Bracketing Problem, and a useful summation identity.

January 29th, 2004 ~ Posted in: General

I discovered this summation identity naturally– meaning, motivated by my own investigation, and without anticipation of the final result, even though I am sure I’ve seen it before:

\sum_{n=0}^k \binom{k}{n} x^n (1-x)^{k-n} = 1

It seems to work for any complex number, including zero. I have a proof for real x in [0,1], but that is based on probability theory, so I don’t have a handle yet on the general case. I’ve submitted it to the UHME mailing list, but I don’t think anyone will really work at it.

Update: I just realized where I’ve seen that identity before– it’s just an expansion of 1^n using the binomial theorem. Silly me…

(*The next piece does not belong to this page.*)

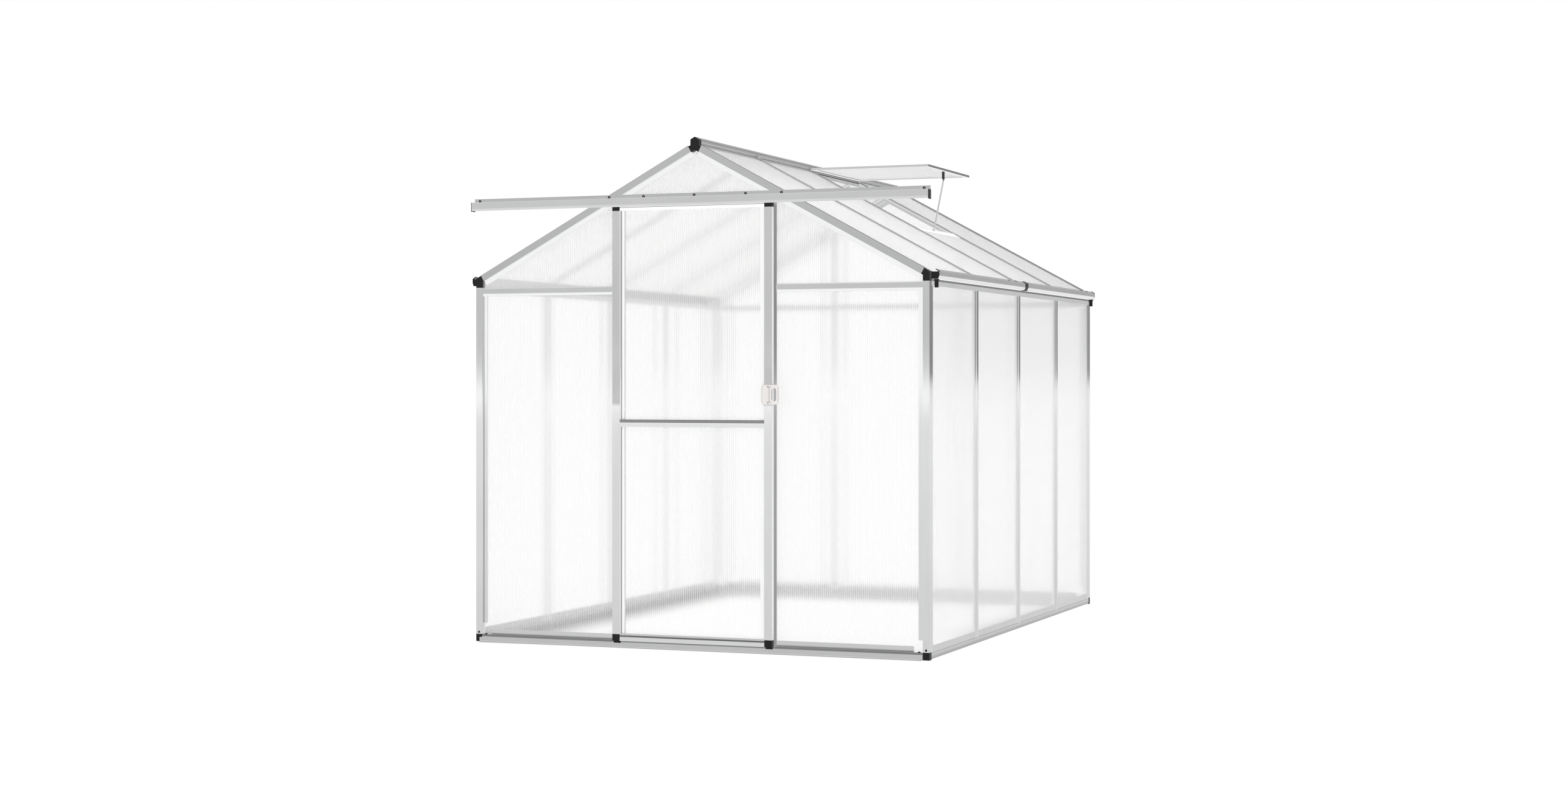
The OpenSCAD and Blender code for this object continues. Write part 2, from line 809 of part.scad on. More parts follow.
// Clip under the vent's outer member, foot on the sill and the arm between them
module vent_stay() {
    clip_h = 33;
    clip_w = 14;
    clip_t = 8;
    arm_w = 7;
    arm_t = 3;
    foot_h = 9;
    arm_y = vent_mid_y - 30;
    top_x = vent_x1 - vent_member + clip_t / 2;
    arm_top = [top_x, vent_z0 - clip_h + arm_w];
    arm_foot = slope_point(sill_s + 3, 5);
    arm = arm_top - arm_foot;
    color(plastic) placed() {
        translate([top_x - clip_t / 2, arm_y - clip_w - seat, vent_z0 - seat - clip_h])
            cube([clip_t, clip_w, clip_h]);
        on_roof() translate([sill_s + lip_t + seat, arm_y - clip_w - seat,
                lip_t + seat - roof_slot_out])
            cube([10, clip_w, foot_h]);
    }
    color(metal) placed()
        translate([arm_foot[0], arm_y, arm_foot[1]])
            rotate([0, atan2(arm[0], arm[1]), 0])
                translate([-arm_w / 2, 0, 0]) cube([arm_w, arm_t, norm(arm)]);
}

// ---------- sheets ----------

// The apex sheets stop below the ridge caps
apex_sheet_top = slope_point(ridge_seat, -rafter_face - 2)[1] - edge_gap;

module wall_sheet() {
    gable_plate(wall_glaze, wall_glaze + sheet_t) children();
}

bay_outer_x = half_w - post_w - edge_gap;
bay_inner_x = stud_x + lip_t / 2 + edge_gap;
mid_x = stud_x - lip_t / 2 - edge_gap;

// Sheet below the transom and sheet above it, in a gable's left bay
module gable_side_sheets() {
    wall_sheet() box2(-bay_outer_x, -bay_inner_x, sill_z + edge_gap, transom_web - edge_gap);
    wall_sheet() intersection() {
        box2(-bay_outer_x, -bay_inner_x, transom_web + lip_t + edge_gap, apex_z);
        under_roof(-rafter_face - edge_gap);
    }
}

module front_sheets() {
    color(sheet) placed() mirrored_x() gable_side_sheets();
}

module front_apex_sheet() {
    color(sheet) placed() wall_sheet() intersection() {
        box2(-mid_x, mid_x, header_z + lip_t + edge_gap, apex_sheet_top);
        under_roof(-rafter_face - edge_gap);
    }
}

module rear_sheets() {
    color(sheet) placed() at_rear() {
        mirrored_x() gable_side_sheets();
        wall_sheet() box2(-mid_x, mid_x, sill_z + edge_gap, transom_web - edge_gap);
        wall_sheet() intersection() {
            box2(-mid_x, mid_x, transom_web + lip_t + edge_gap, apex_sheet_top);
            under_roof(-rafter_face - edge_gap);
        }
    }
}

// Ends of bay i along a side, from slot bottom to slot bottom
function bay_start(i) = i == 0 ? post_d + edge_gap : i * bay_l + lip_t / 2 + edge_gap;
function bay_end(i) = i == side_bays - 1 ? wall_l - post_d - edge_gap
    : (i + 1) * bay_l - lip_t / 2 - edge_gap;

module side_sheet_row() {
    for (i = [0:side_bays - 1])
        translate([-half_w + side_glaze, bay_start(i), sill_z + edge_gap])
            cube([sheet_t, bay_end(i) - bay_start(i), post_top - sill_z - 2 * edge_gap]);
}

module side_sheets_left() {
    color(sheet) placed() side_sheet_row();
}

module side_sheets_right() {
    color(sheet) placed() mirror([1, 0, 0]) side_sheet_row();
}

module roof_sheet(i, top_s) {
    on_roof() translate([top_s, bay_start(i), -roof_glaze - sheet_t])
        cube([sheet_end_s - top_s, bay_end(i) - bay_start(i), sheet_t]);
}

module roof_sheets_left() {
    color(sheet) placed() mirror([1, 0, 0])
        for (i = [0:side_bays - 1]) roof_sheet(i, sheet_top_s);
}

module roof_sheets_right() {
    color(sheet) placed()
        for (i = [0:side_bays - 1])
            roof_sheet(i, i == vent_bay - 1 ? sill_s + lip_t + edge_gap : sheet_top_s);
}

// ---------- sliding door ----------

// The door hangs on the track's ledge and reaches past the studs beside the doorway
door_w = 2 * (stud_x + door_lap);
door_top = ledge_z - 5.5;
door_h = door_top - door_bottom;
top_rail_z = door_top - top_cap_h;
door_x0 = -door_w / 2 - door_shift;
door_x1 = door_w / 2 - door_shift;
door_glaze = (door_d - sheet_t) / 2;

module door_track() {
    color(metal) placed() run_x(-track_l / 2, track_l / 2) {
        box2(-3, 0, ledge_z, track_top + track_strip);
        box2(-track_d, -2, track_top - 2, track_top);
        box2(-16, -2, ledge_z, ledge_z + ledge_t);
        polygon([[-track_d, track_top - 1], [-track_d, ledge_z], [-track_d + 0.8, track_bottom + 4],
            [-track_d + 1.8, track_bottom], [-track_d + 2.5, track_bottom],
            [-track_d + 2.5, track_bottom + 3], [-track_d + 1.8, ledge_z],
            [-track_d + 1.8, track_top - 1]]);
    }
}

module track_end_plates() {
    color(plastic) placed() mirrored_x() run_x(track_l / 2 + seat, track_l / 2 + seat + 2)
        box2(-track_d, 0, track_bottom - 2, track_top);
}

// From door coordinates, with the closed door's left edge at x = 0 and its front at y = 0
module on_door() {
    translate([door_x0, door_front, door_bottom]) children();
}

module door_stile() {
    translate([0, 0, bottom_cap_h + seat])
        linear_extrude(door_h - bottom_cap_h - top_cap_h - 2 * seat) {
            hollow_box2(0, stile_w, 0, door_d, tube_t);
            box2(stile_w, stile_w + stile_lip, door_glaze - sheet_gap - lip_t,
                door_glaze - sheet_gap);
            box2(stile_w, stile_w + stile_lip, door_glaze + sheet_t + sheet_gap,
                door_glaze + sheet_t + sheet_gap + lip_t);
        }
}

module door_stiles() {
    color(metal) placed() on_door() {
        door_stile();
        translate([door_w, 0, 0]) mirror([1, 0, 0]) door_stile();
    }
}

// Door rail as [depth, height above its lower edge]
module door_rail_section(lip) {
    hollow_box2(0, door_d, 0, rail_face, tube_t);
    if (lip > 0) {
        box2(0, lip_t, rail_face - cut, rail_face + lip);
        box2(door_glaze + sheet_t + sheet_gap, door_glaze + sheet_t + sheet_gap + lip_t,
            rail_face, rail_face + lip);
    }
}

module door_rail(z, lip) {
    notch = stile_lip + seat;
    translate([0, 0, z - door_bottom]) difference() {
        run_x(stile_w + seat, door_w - stile_w - seat) door_rail_section(lip);
        // the stiles' lips pass through the ends of the rail
        for (x = [stile_w, door_w - stile_w - notch])
            translate([x, door_glaze - sheet_gap - lip_t - seat, -cut])
                cube([notch, sheet_t + 2 * (sheet_gap + lip_t + seat), rail_face + lip + 2 * cut]);
    }
}

module door_rails() {
    color(metal) placed() on_door() {
        door_rail(door_bottom, rail_lip);
        door_rail(mid_rail_z, rail_lip);
        door_rail(top_rail_z, 0);
    }
}

module door_sheet(z0, z1) {
    x0 = stile_w + edge_gap;
    translate([x0, door_glaze, z0 - door_bottom + edge_gap])
        cube([door_w - 2 * x0, sheet_t, z1 - z0 - 2 * edge_gap]);
}

module door_sheets() {
    color(sheet) placed() on_door() {
        door_sheet(door_bottom + rail_face, mid_rail_z);
        door_sheet(mid_rail_z + rail_face, top_rail_z);
    }
}

// Ends of the stiles; the lower pair carries a tongue that runs in the floor guide
module door_end_caps() {
    tongue_l = 28;
    tongue_t = 6;
    tongue_bottom = 7;
    color(plastic) placed() on_door() for (x = [0, door_w - stile_w]) {
        translate([x, 0, door_h - top_cap_h]) cube([stile_w, door_d, top_cap_h]);
        translate([x, 0, 0]) cube([stile_w, door_d, bottom_cap_h]);
        translate([x + (stile_w - tongue_l) / 2, -door_front - guide_d / 2 - tongue_t / 2,
                tongue_bottom - door_bottom])
            cube([tongue_l, tongue_t, door_bottom - tongue_bottom + cut]);
    }
}

// Hanger on the top rail and the roller that runs on the track's ledge
module door_rollers() {
    hanger_w = 40;
    hanger_y = 1;
    hanger_t = 2;
    roller_y = 9;
    roller_w = 6;
    hanger_z = door_h - top_cap_h + rail_face + seat;
    axle_z = ledge_z + ledge_t + seat + roller_r - door_bottom;
    color(plastic) placed() on_door() for (x = [90, door_w - 90]) {
        translate([x - hanger_w / 2, hanger_y, hanger_z])
            cube([hanger_w, hanger_t, axle_z + 5 - hanger_z]);
        translate([x - hanger_w / 2, hanger_y, hanger_z]) cube([hanger_w, door_d - 2, 3]);
        translate([x, hanger_y + 1, axle_z]) rotate([-90, 0, 0])
            cylinder(r = 3, h = roller_y - hanger_y);
        translate([x, roller_y, axle_z]) rotate([-90, 0, 0]) cylinder(r = roller_r, h = roller_w);
    }
}

// ---------- handle ----------

knuckle_r = handle_pin_r + 1.6;
handle_y = door_front - seat;
pin_x = door_x1 - stile_w - handle_overhang + handle_plate_w;
pin_y = handle_y - handle_t - seat - knuckle_r;
pull_y = pin_y - knuckle_r;
handle_z0 = handle_z - handle_h / 2;
tab_z0 = handle_z0 + handle_ear_h;
tab_h = handle_h - 2 * handle_ear_h;

// Outline [x, z] of a plate from the pin to x1 whose far corners are round
module round_end(x1, r) {
    step = x1 > pin_x ? 1 : -1;
    hull() {
        translate([min(pin_x, pin_x + step), handle_z0]) square([1, handle_h]);
        for (z = [handle_z0 + r, handle_z0 + handle_h - r])
            translate([x1 - step * r, z]) circle(r = r);
    }
}

// Plate on the stile, the ears that stand up from it and the hinge pin
module handle_plate() {
    color(pale_metal) placed() {
        gable_plate(handle_y - handle_t, handle_y)
            round_end(pin_x - handle_plate_w, 9);
        for (z = [handle_z0, handle_z0 + handle_h - handle_ear_h]) {
            translate([pin_x, pin_y, z]) cylinder(r = knuckle_r, h = handle_ear_h);
            translate([pin_x - knuckle_r, pin_y, z])
                cube([2 * knuckle_r, handle_y - pin_y - handle_t + 1, handle_ear_h]);
        }
        translate([pin_x, pin_y, handle_z0 + 1]) cylinder(r = handle_pin_r, h = handle_h - 2);
    }
}

// Hinged pull with an upright oval opening
module handle_pull() {
    oval_x = pin_x + handle_pull_w / 2 - 0.5;
    oval_z0 = handle_z0 + handle_ear_h + 2 + handle_oval_r;
    oval_z1 = handle_z0 + handle_h - handle_ear_h - 2 - handle_oval_r;
    color(pale_metal) placed() difference() {
        union() {
            translate([pin_x, pin_y, tab_z0 + seat]) cylinder(r = knuckle_r, h = tab_h - 2 * seat);
            gable_plate(pull_y, pull_y + handle_t) difference() {
                round_end(pin_x + handle_pull_w, 12);
                for (z = [handle_z0 - cut, tab_z0 + tab_h - seat])
                    translate([pin_x - cut, z])
                        square([knuckle_r + seat + cut, handle_ear_h + seat + cut]);
                translate([oval_x, oval_z0]) circle(r = handle_oval_r);
                translate([oval_x, oval_z1]) circle(r = handle_oval_r);
                translate([oval_x - handle_oval_r, oval_z0])
                    square([2 * handle_oval_r, oval_z1 - oval_z0]);
            }
        }
        translate([pin_x, pin_y, handle_z0]) cylinder(r = handle_pin_r + pin_gap, h = handle_h);
    }
}

base_rail_front();
base_rail_rear();
side_base_rails();
base_corners();
floor_guide();
corner_posts_front();
corner_posts_rear();
side_bars_left();
side_bars_right();
front_studs();
rear_studs();
gable_transoms();
door_header();
eaves_beams();
eaves_corners();
gutter_left();
gutter_right();
gutter_fittings();
gutter_outlets();
rafters_front();
rafters_rear();
ridge_beam();
ridge_end_caps();
roof_bars_left();
roof_bars_right();
vent_sill();
vent_frame();
vent_sheet();
vent_stay();
front_sheets();
front_apex_sheet();
rear_sheets();
side_sheets_left();
side_sheets_right();
roof_sheets_left();
roof_sheets_right();
door_track();
track_end_plates();
door_stiles();
door_rails();
door_sheets();
door_end_caps();
door_rollers();
handle_plate();
handle_pull();
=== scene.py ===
"""Walk-in greenhouse: finishes, fastenings and stage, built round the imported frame."""

import math

import bmesh
import bpy
from mathutils import Matrix, Vector


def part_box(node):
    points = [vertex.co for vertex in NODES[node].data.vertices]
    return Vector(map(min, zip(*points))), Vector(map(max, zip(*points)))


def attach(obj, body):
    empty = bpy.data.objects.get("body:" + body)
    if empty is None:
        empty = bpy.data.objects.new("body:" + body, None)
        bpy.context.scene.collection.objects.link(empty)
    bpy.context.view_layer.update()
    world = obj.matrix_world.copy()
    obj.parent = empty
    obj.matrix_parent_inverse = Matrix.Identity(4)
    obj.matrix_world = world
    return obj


bl_info = {
    "name": "Walk-in Greenhouse",
    "version": (1, 0, 0),
    "blender": (4, 5, 0),
    "location": "View3D > Sidebar > Greenhouse",
    "description": "Finishes, fastenings and stage for an aluminium greenhouse",
    "category": "Object",
}

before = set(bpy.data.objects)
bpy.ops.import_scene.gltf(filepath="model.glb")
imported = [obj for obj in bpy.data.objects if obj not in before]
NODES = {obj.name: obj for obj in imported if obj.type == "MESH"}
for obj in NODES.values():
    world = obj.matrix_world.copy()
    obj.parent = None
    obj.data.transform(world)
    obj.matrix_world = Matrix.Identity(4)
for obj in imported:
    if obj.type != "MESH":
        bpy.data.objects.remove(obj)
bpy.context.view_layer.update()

BODY = "frame"
DOOR = "door"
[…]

The Bracketing Problem (cf. MathWorld) can be stated as such:

Let \star be a non-associative, non-commutative binary operation. Given an ordered n-tuple of operands, (x_1, x_2, \ldots, x_n), indicate using parentheses all possible \star-products that can be found by varying the sequence in which the operands are combined.

For example, a 4-tuple yields five unique bracketings:

(x(x(xx))), (x((xx)x)), ((xx)(xx)), (((xx)x)x), ((x(xx))x)

It can be shown (not yet by me :) ) that there are C_{n-1} bracketings for an n-tuple, where C_n is the n-th Catalan number: \frac{1}{(n+1)!} \binom{2n}{n}.

The question of how to write a ‘Catalan generator’– a program that generates all bracketings for a given number– came up on sci.math. Here’s an algorithm that is straightforward to implement:

To find the bracketings for n, form all pairs (i,j) where 0<i ,j and i+j=n. For each of these pairs, find B_i = the set of i bracketings and B_j = the set of j bracketings, then find B_{(i,j)} = the cartesian product of B_i and B_j. The base case is B_1=\{x\}, where x is just a generic variable as above. Then B_n, the set of bracketings for n, is the union of B_{(i,j)} over all the (i,j) pairs.